## Aim
Return all of the lines below exactly as they are.
---------- Data shown ----------
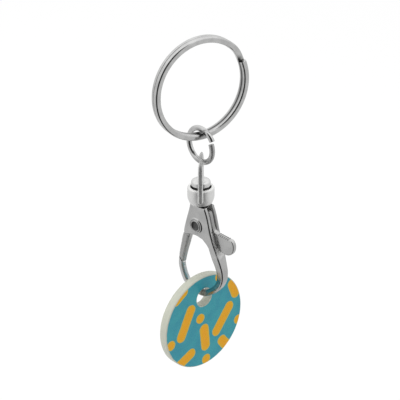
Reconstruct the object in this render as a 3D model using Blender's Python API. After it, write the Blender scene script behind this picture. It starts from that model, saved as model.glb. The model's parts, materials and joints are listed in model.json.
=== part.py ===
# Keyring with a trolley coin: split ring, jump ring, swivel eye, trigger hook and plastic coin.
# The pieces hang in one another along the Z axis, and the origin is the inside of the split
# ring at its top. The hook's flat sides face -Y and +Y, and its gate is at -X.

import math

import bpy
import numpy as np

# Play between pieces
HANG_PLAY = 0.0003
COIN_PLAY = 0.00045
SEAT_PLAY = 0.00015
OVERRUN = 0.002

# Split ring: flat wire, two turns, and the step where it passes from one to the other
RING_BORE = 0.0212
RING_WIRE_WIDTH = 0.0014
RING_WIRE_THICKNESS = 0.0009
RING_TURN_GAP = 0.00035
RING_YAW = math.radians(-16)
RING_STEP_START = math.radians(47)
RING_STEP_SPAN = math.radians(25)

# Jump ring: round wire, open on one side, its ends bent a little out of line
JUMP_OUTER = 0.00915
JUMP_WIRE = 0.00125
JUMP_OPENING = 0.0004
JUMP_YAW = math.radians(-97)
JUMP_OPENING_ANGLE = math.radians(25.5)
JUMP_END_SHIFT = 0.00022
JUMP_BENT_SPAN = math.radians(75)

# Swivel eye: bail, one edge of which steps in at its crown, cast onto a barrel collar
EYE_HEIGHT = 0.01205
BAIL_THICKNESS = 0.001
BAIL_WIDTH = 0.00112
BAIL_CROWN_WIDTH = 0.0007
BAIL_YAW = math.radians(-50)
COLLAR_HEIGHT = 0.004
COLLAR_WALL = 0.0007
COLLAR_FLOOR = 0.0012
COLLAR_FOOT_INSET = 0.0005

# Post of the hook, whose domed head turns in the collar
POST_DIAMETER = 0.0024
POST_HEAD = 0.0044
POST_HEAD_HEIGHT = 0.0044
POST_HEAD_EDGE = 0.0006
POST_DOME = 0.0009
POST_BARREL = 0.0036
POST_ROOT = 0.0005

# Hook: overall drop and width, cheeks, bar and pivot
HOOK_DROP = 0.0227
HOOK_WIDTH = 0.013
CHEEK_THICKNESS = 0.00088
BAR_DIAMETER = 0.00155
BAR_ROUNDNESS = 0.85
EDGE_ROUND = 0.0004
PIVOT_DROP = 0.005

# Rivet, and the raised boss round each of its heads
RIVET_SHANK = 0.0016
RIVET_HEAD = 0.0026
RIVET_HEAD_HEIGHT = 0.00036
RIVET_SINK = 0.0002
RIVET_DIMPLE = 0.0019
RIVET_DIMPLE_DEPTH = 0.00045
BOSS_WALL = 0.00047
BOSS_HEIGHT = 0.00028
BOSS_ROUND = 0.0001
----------
## Result
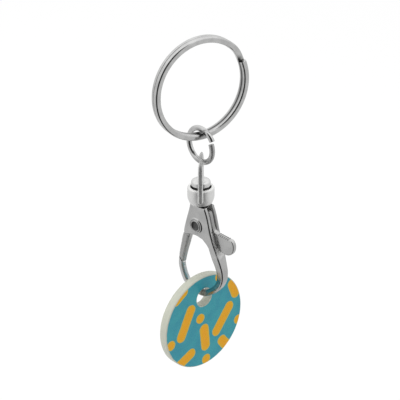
Reconstruct the object in this render as a 3D model using Blender's Python API. After it, write the Blender scene script behind this picture. It starts from that model, saved as model.glb. The model's parts, materials and joints are listed in model.json.
=== part.py ===
# Keyring with a trolley coin: split ring, jump ring, swivel eye, trigger hook and plastic coin.
# The pieces hang in one another along the Z axis, and the origin is the inside of the split
# ring at its top. The hook's flat sides face -Y and +Y, and its gate is at -X.

import math

import bpy
import numpy as np

# Play between pieces
HANG_PLAY = 0.0003
COIN_PLAY = 0.00045
SEAT_PLAY = 0.00015
OVERRUN = 0.002

# Split ring: flat wire, two turns, and the step where it passes from one to the other
RING_BORE = 0.0212
RING_WIRE_WIDTH = 0.0014
RING_WIRE_THICKNESS = 0.0009
RING_TURN_GAP = 0.00035
RING_YAW = math.radians(-16)
RING_STEP_START = math.radians(47)
RING_STEP_SPAN = math.radians(25)

# Jump ring: round wire, open on one side, its ends bent a little out of line
JUMP_OUTER = 0.00915
JUMP_WIRE = 0.00125
JUMP_OPENING = 0.0004
JUMP_YAW = math.radians(-97)
JUMP_OPENING_ANGLE = math.radians(25.5)
JUMP_END_SHIFT = 0.00022
JUMP_BENT_SPAN = math.radians(75)

# Swivel eye: bail, one edge of which steps in at its crown, cast onto a barrel collar
EYE_HEIGHT = 0.01205
BAIL_THICKNESS = 0.001
BAIL_WIDTH = 0.00112
BAIL_CROWN_WIDTH = 0.0007
BAIL_YAW = math.radians(-50)
COLLAR_HEIGHT = 0.004
COLLAR_WALL = 0.0007
COLLAR_FLOOR = 0.0012
COLLAR_FOOT_INSET = 0.0005

# Post of the hook, whose domed head turns in the collar
POST_DIAMETER = 0.0024
POST_HEAD = 0.0044
POST_HEAD_HEIGHT = 0.0044
POST_HEAD_EDGE = 0.0006
POST_DOME = 0.0009
POST_BARREL = 0.0036
POST_ROOT = 0.0005

# Hook: overall drop and width, cheeks, bar and pivot
HOOK_DROP = 0.0227
HOOK_WIDTH = 0.013
CHEEK_THICKNESS = 0.00088
BAR_DIAMETER = 0.00155
BAR_ROUNDNESS = 0.85
EDGE_ROUND = 0.0004
PIVOT_DROP = 0.005

# Rivet, and the raised boss round each of its heads
RIVET_SHANK = 0.0016
RIVET_HEAD = 0.0026
RIVET_HEAD_HEIGHT = 0.00036
RIVET_SINK = 0.0002
RIVET_DIMPLE = 0.0019
RIVET_DIMPLE_DEPTH = 0.00045
BOSS_WALL = 0.00047
BOSS_HEIGHT = 0.00028
BOSS_ROUND = 0.0001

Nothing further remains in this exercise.